Ce n’est pas que Rome ait toujours accordé aux Siciliens une protection bien efficace. Elle choisissait quelquefois, pour les gouverner, des gens qui remplissaient fort mal leurs fonctions et qui pillaient ceux qu’ils auraient dû défendre. Verrès, en gardant pour lui l’argent destiné à l’entretien de la flotte, en la mettant sous les ordres du mari de sa maîtresse, qui était aussi mauvais amiral que mari complaisant, l’avait livrée aux pirates. Lui-même ne s’était occupé, dans les deux années de sa préture, qu’à remplir ses coffres ou ses galeries. Il avait mis en vente toutes les charges municipales de la province, fait payer aux laboureurs deux fois plus d’impôts qu’ils n’en devaient, et confisqué, sous prétexte de crimes imaginaires, la fortune des personnes les plus distinguées et les plus riches. « La Sicile, disait Cicéron, est aujourd’hui tellement affaiblie et perdue qu’elle ne retrouvera jamais son ancienne prospérité. » C’était une prédiction, et elle s’est accomplie à la lettre. L’empire donna sans doute à la Sicile, comme au reste du monde, la paix au dehors et la sécurité intérieure. Pendant près de trois siècles on n’entendit plus parler des pirates. Il y eut encore quelques révoltes d’esclaves, par exemple celle de Selurus, qu’on appelait le fils de l’Etna, parce qu’il avait longtemps couru et dévasté les environs de cette montagne.

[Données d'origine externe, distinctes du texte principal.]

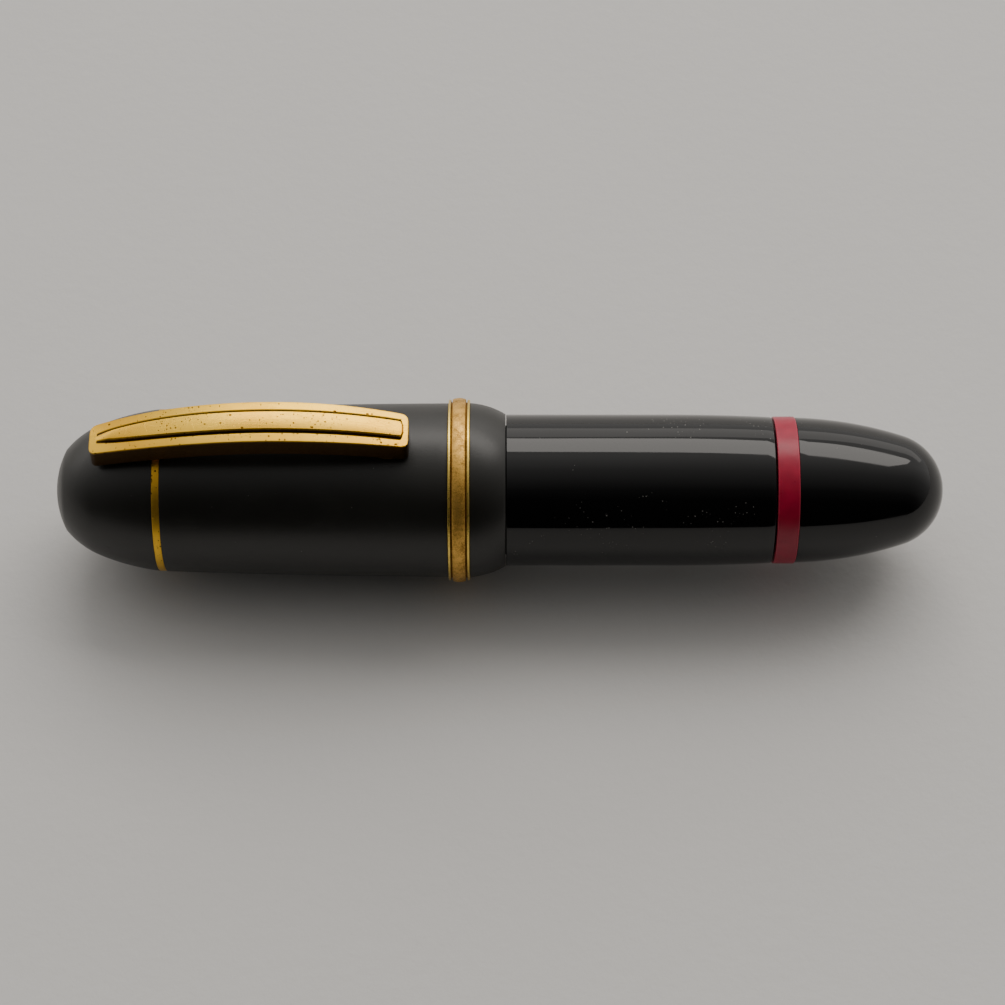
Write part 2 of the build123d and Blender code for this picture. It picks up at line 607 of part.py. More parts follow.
def make_cap_dome():
    nose_edge = clip_ring_radius - DOME_NOSE_STEP
    nose_depth, nose_radius = ball_nose(DOME_NOSE_DEPTH, nose_edge)
    cheek = (cap_tip + DOME_CHEEK_BACK, clip_ring_radius - DOME_CHEEK_STEP)
    shoulder = (cap_tip + DOME_SHOULDER_BACK, clip_ring_radius - DOME_SHOULDER_STEP)
    flare = (cap_tip + DOME_FLARE_BACK, clip_ring_radius - DOME_FLARE_STEP)
    return turned(
        (cap_tip, 0), ((cap_tip + nose_depth, nose_radius), (cap_tip + DOME_NOSE_DEPTH, nose_edge)),
        (cheek, shoulder), (flare, (dome_back, clip_ring_radius)),
        (dome_back, dome_tenon_radius), (dome_tenon_end, dome_tenon_radius), (dome_tenon_end, dome_bore),
        (dome_cavity_end + LINER_CHAMFER, dome_bore), (dome_cavity_end, dome_bore - LINER_CHAMFER),
        (dome_cavity_end, 0))


def make_clip_ring():
    """Ring clamped between dome and tube, with the lug that the clip turns on."""
    inner = dome_tenon_radius + FIT_GAP
    ring = tube(dome_back, tube_back, clip_ring_radius, inner)
    ring_half = CLIP_RING_WIDTH / 2
    middle = clip_ring_middle
    neck = block(middle - ring_half, middle + ring_half, -LUG_HALF_WIDTH, LUG_HALF_WIDTH,
                 inner + LUG_NECK_SINK, pin_height)
    lug_half = LUG_LENGTH / 2
    shank = block(middle - lug_half, middle + lug_half, -LUG_HALF_WIDTH, LUG_HALF_WIDTH,
                  clip_ring_radius + LUG_FOOT_RISE, pin_height)
    at_pin = Pos(middle, 0, pin_height) * Rot(90, 0, 0)
    head = at_pin * Cylinder(lug_half, 2 * LUG_HALF_WIDTH)
    hole = at_pin * Cylinder(PIN_RADIUS + PIN_PRESS_GAP, 4 * LUG_HALF_WIDTH)
    return ring + neck + shank + head - hole


def make_clip_pin():
    length = 2 * (clip_half_width(clip_ring_middle) - PIN_INSET)
    return Pos(clip_ring_middle, 0, pin_height) * Rot(90, 0, 0) * Cylinder(PIN_RADIUS, length)


def make_clip_spring():
    """Leaf fixed on the lug's face, reaching under the end of the clip over the dome."""
    front = clip_ring_middle - LUG_LENGTH / 2
    tip = front - SPRING_REACH
    under = CLIP_SHEET + SPRING_GAP + SPRING_THICKNESS / 2
    root = (front - SPRING_THICKNESS / 2, pin_height - SPRING_ROOT_DROP)
    knee = (front - SPRING_THICKNESS / 2, clip_height(front) - under - SPRING_BEND_HEIGHT)
    bend_x = front - SPRING_BEND_LENGTH
    bend = (bend_x, clip_height(bend_x) - under - SPRING_BEND_DIP)
    bend_middle = (front - SPRING_BEND_MIDDLE[0], knee[1] + SPRING_BEND_MIDDLE[1])
    end = (tip, clip_height(tip) - under)
    flat = Plane.XZ
    line = flat * Line(root, knee) + flat * ThreePointArc(knee, bend_middle, bend) + flat * Line(bend, end)
    at_root = Plane(origin=(root[0], 0, root[1]), z_dir=(0, 0, 1))
    section = at_root * Rectangle(SPRING_THICKNESS, 2 * SPRING_HALF_WIDTH)
    return sweep(section, path=line, transition=Transition.RIGHT)


def make_cap_tube():
    middle = (tube_back + band_back) / 2
    return turned(
        (tube_back, tube_rear_bore), (tube_back, cap_top_radius),
        ((middle, tube_radius(middle)), (band_back, cap_mouth_radius)),
        (band_back, tube_front_bore), (bush_back, tube_front_bore), (bush_back, tube_bore),
        (tube_shoulder, tube_bore), (tube_shoulder, tube_rear_bore))


def make_cap_band():
    inner = bush_radius + FIT_GAP
    crown_back = band_back + BAND_RIM_WIDTH + BAND_GROOVE_WIDTH
    crown_front = band_front - BAND_RIM_WIDTH - BAND_GROOVE_WIDTH
    crown_middle = (crown_back + crown_front) / 2
    crown_edge = band_crown_radius - BAND_CROWN_DROP
    return turned(
        (band_back, inner), (band_back, band_rim_radius), (band_back + BAND_RIM_WIDTH, band_rim_radius),
        (band_back + BAND_RIM_WIDTH, band_groove_radius), (crown_back, band_groove_radius),
        (crown_back, crown_edge), ((crown_middle, band_crown_radius), (crown_front, crown_edge)),
        (crown_front, band_groove_radius), (band_front - BAND_RIM_WIDTH, band_groove_radius),
        (band_front - BAND_RIM_WIDTH, band_rim_radius), (band_front, band_rim_radius), (band_front, inner))


def make_cap_lip_bush():
    edge_radius = barrel_radius + LIP_RISE
    shoulder = cap_mouth_radius + LIP_SHOULDER_STEP
    lip_middle = (lip_front - LIP_MIDDLE_ALONG * LIP_LENGTH,
                  edge_radius + LIP_MIDDLE_GAINED * (shoulder - edge_radius))
    body = turned(
        (bush_back, bush_bore), (bush_back, bush_radius), (band_front, bush_radius), (band_front, shoulder),
        (lip_middle, (lip_front, edge_radius)), (lip_front, bush_bore))
    grooves = windings(-NECK_LENGTH - BUSH_THREAD_OVERRUN, lip_front - THREAD_RUNOUT, THREAD_LEAD,
                       THREAD_STARTS, bush_bore - BUSH_GROOVE_START, bush_bore + BUSH_GROOVE_DEPTH,
                       THREAD_WIDTH + BUSH_GROOVE_EXTRA, THREAD_WIDTH / 2)
    for groove in grooves:
        body = body - groove
    return body


# ---- Clip ----
def clip_half_width(x):
    """Half width of the clip, widest under its highest line."""
    if x < clip_peak_x:
        share = (clip_peak_x - x) / (clip_peak_x - clip_dome_end)
        return CLIP_HALF_WIDTH - (CLIP_HALF_WIDTH - CLIP_DOME_HALF_WIDTH) * share**3
    share = (x - clip_peak_x) / (clip_free_end - clip_peak_x)
    return CLIP_HALF_WIDTH - (CLIP_HALF_WIDTH - CLIP_FREE_HALF_WIDTH) * share**2


def along_arch(x_from, x_to, above, below):
    """Slab that follows the clip's arch, between two heights from its top line."""
    middle = (x_from + x_to) / 2
    top = [(x, clip_height(x) + above) for x in (x_from, middle, x_to)]
    bottom = [(x, clip_height(x) - below) for x in (x_to, middle, x_from)]
    flat = Plane.XZ
    edges = [flat * ThreePointArc(*top), flat * Line(top[2], bottom[0]),
             flat * ThreePointArc(*bottom), flat * Line(bottom[2], top[0])]
    return extrude(make_face(edges), WIDE, both=True)


def clip_plan(inset):
    """Outline of the clip from above, with rounded corners, as a tall prism."""
    x_from = clip_dome_end + inset
    x_to = clip_free_end - inset
    places = [x_from + (x_to - x_from) * share for share in (0, 0.12, 0.3, 0.6, 0.85, 1)]
    side = [(x, clip_half_width(x) - inset) for x in places]
    other = [(x, -y) for x, y in reversed(side)]
    edges = [Spline(*side), Line(side[-1], other[0]), Spline(*other), Line(other[-1], side[0])]
    face = make_face(edges)
    corners = face.vertices().filter_by(lambda v: abs(v.X - x_from) < 0.01 or abs(v.X - x_to) < 0.01)
    return extrude(fillet(corners, CLIP_CORNER - inset / 2), clip_peak_height + OVERCUT)


def rib_plan():
    """Outline of the raised rib: pointed over the dome, rounded at the free end."""
    point = (clip_dome_end + RIB_MARGIN, 0)
    end_x = clip_free_end - RIB_MARGIN - RIB_END_ROUND
    side = [(point[0] + RIB_POINT_LENGTH, RIB_POINT_HALF_WIDTH),
            (clip_peak_x - RIB_FULL_FORWARD, RIB_HALF_WIDTH), (end_x, RIB_FREE_HALF_WIDTH)]
    other = [(x, -y) for x, y in side]
    round_end = ThreePointArc(side[-1], (end_x + RIB_END_ROUND, 0), other[-1])
    face = make_face([Spline(point, *side), round_end, Spline(point, *other)])
    return extrude(face, clip_peak_height + OVERCUT)


def make_clip():
    outer = along_arch(clip_dome_end, clip_free_end, 0, CLIP_WALL_HEIGHT) & clip_plan(0)
    under = along_arch(clip_dome_end, clip_free_end, -CLIP_SHEET, CLIP_WALL_HEIGHT + OVERCUT)
    hollow = under & clip_plan(CLIP_SHEET)
    rib = along_arch(clip_dome_end, clip_free_end, RIB_HEIGHT, JOIN) & rib_plan()
    foot_bottom = tube_radius(foot_x) + FOOT_GAP
    foot_middle = foot_bottom + FOOT_RADIUS
    roof = min(clip_height(foot_x - FOOT_RADIUS), clip_height(foot_x + FOOT_RADIUS)) - CLIP_SHEET + JOIN
    roller = Pos(foot_x, 0, foot_middle) * Rot(90, 0, 0) * Cylinder(FOOT_RADIUS, 2 * FOOT_HALF_WIDTH)
    lower_half = block(foot_x - WIDE, foot_x + WIDE, -WIDE, WIDE, 0, foot_middle)
    stem = block(foot_x - FOOT_RADIUS, foot_x + FOOT_RADIUS, -FOOT_HALF_WIDTH, FOOT_HALF_WIDTH,
                 foot_middle, roof)
    hinge_hole = Pos(clip_ring_middle, 0, pin_height) * Rot(90, 0, 0) * Cylinder(PIN_RADIUS + FIT_GAP, WIDE)
    return (outer - hollow) + rib + (roller & lower_half) + stem - hinge_hole


MAKERS = {
    "barrel": make_barrel,
    "grip_section": make_grip,
    "section_gasket": lambda: gasket(grip_gasket_x, neck_bore),
    "nib_collar": make_nib_collar,
    "feed": make_feed,
    "nib": make_nib,
    "nib_tipping": make_nib_tipping,
    "filler_housing": make_filler_housing,
    "housing_gasket": lambda: gasket(housing_gasket_x, seat_bore),
    "retaining_ring": make_retaining_ring,
    "piston_rod": make_piston_rod,
    "piston_head": make_piston_head,
    "piston_seal": make_piston_seal,
    "piston_screw": make_piston_screw,
    "spindle_nut": make_spindle_nut,
    "red_ring": make_red_ring,
    "filling_knob": make_filling_knob,
    "inner_cap": make_inner_cap,
    "cap_dome": make_cap_dome,
    "clip_ring": make_clip_ring,
    "clip_pin": make_clip_pin,
    "clip_spring": make_clip_spring,
    "cap_tube": make_cap_tube,
    "cap_band": make_cap_band,
    "cap_lip_bush": make_cap_lip_bush,
    "clip": make_clip,
}

os.makedirs("parts", exist_ok=True)
for name, maker in MAKERS.items():
    solid = maker()
    solid.label = name
    export_step(solid, f"parts/{name}.step")
    print(f"{name}: {len(solid.solids())} solid, {solid.volume:.1f} mm3")
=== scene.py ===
"""Builds a short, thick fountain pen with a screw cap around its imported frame.

The outer pieces are modelled here at full detail. The mechanism inside keeps the frame's own
shapes and gets finishes. Run as a script: main() registers the panel and builds every piece.
"""

import json
import math

import bmesh
import bpy
from mathutils import Matrix, Vector


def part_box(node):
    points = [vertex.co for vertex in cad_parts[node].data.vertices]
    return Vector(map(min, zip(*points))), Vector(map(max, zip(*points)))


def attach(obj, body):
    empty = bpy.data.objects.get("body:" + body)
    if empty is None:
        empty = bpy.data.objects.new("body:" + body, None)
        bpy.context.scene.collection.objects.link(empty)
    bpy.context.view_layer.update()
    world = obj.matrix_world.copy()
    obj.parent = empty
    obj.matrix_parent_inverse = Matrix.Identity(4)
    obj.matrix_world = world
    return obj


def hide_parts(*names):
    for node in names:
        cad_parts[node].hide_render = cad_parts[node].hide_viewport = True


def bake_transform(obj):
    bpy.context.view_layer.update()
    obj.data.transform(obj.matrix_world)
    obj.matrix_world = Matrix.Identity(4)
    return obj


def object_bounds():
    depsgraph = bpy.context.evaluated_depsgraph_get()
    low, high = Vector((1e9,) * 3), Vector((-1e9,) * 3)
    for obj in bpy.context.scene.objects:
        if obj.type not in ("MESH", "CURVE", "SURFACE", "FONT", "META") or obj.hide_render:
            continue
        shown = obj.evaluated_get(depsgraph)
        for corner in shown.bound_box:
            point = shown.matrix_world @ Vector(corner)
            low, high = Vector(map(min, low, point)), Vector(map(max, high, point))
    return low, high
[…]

Strabon le vit dévorer par les bêtes, dans le grand cirque de Rome, à la suite d’un combat de gladiateurs, « On l’avait placé, dit-il, sur un échafaudage très élevé qui figurait l’Etna. Tout à coup l’échafaudage se disloqua, s’écroula, et lui-même fut précipité au milieu de cages remplies de bêtes

  1. Ce fut Antoine qui, après la mort de César, donna le droit de cité romaine à toute la Sicile. Il prétendit avoir trouvé le décret qu’il publia dans les papiers du dictateur, mais Cicéron croit que les Siciliens l’avaient payé pour le fabriquer.